A report by UK Biobank (UKB) suggests that Covid-19 survivors may experience a loss of grey matter and some other brain tissues over a period.
Researchers primarily noticed the damage in parts of the brain involving the sense of touch and smell, memory formation, and cognitive functions. The data for the research comprised of pre- and post-COVID brain scans and was provided by UKB. UKB is a data centre that gathers and collates health and genetic information.
The report found significant proof for brain-related pathologies in COVID-19. Some of this could have been caused by viral neurotropism. Until now, most brain imaging studies have concentrated on the qualitative and gross pathology of moderate to severe cases with hospitalised patients. However, it is still unclear whether this kind of studies can be successfully carried out on milder cases in a quantitative and automated way. Whether this can reveal a probable mechanism for the disease's spread is also unclear. The research is yet to go through a robust peer review, according to ANI.

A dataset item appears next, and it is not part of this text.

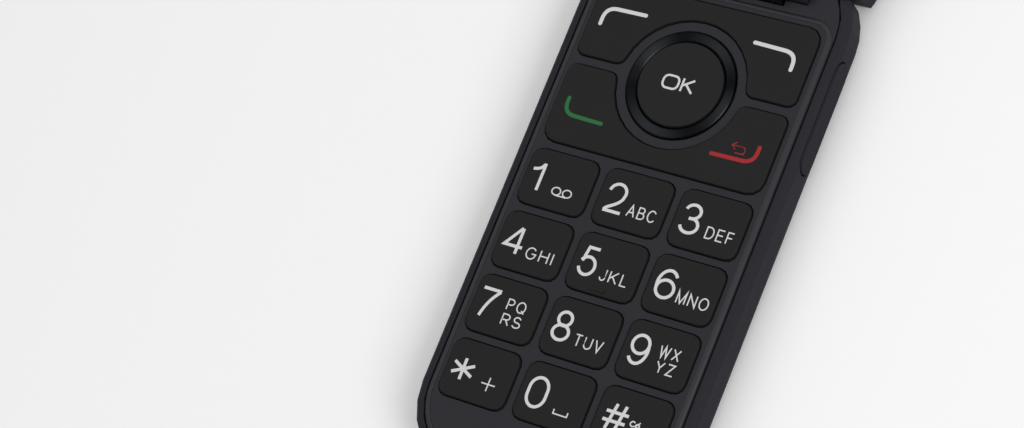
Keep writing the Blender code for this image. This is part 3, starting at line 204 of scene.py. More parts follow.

How was the research carried out?
Before the pandemic, the UKB had performed brain imaging on more than 40,000 participants. In 2021, these participants we invited for re-imaging. Out of the 782 participants finally selected for the study, 404 were tested Corona positive between the two tests, 394 of which had usable brain scans. Researchers used the functional and structural brain scans from before and after the infection. They studied the comparison of longitudinal brain changes between these 394 patients and 388 controls.
What did the research find out?
The results revealed strong evidence of a loss of grey matter in the left insula, left parahippocampal gyrus, and the left lateral orbitofrontal cortex of the brain.
Dr M V Padma Srivastava, Head of the Department of Neurology, All India Institute of Medical Sciences (AIIMS), commented, "It revealed the nervous system of the body is impacted in COVID. This study is another step forward in understanding post-COVID phenomena in the brain."
The study's authors also noted that the virus could enter the Central Nervous System through the olfactory mucosa (in the nasal cavity) and the olfactory bulb (in the forebrain). Hence, the results might be the in vivo hallmark of the spread of the disease or the virus via olfactory and gustatory (taste) pathways.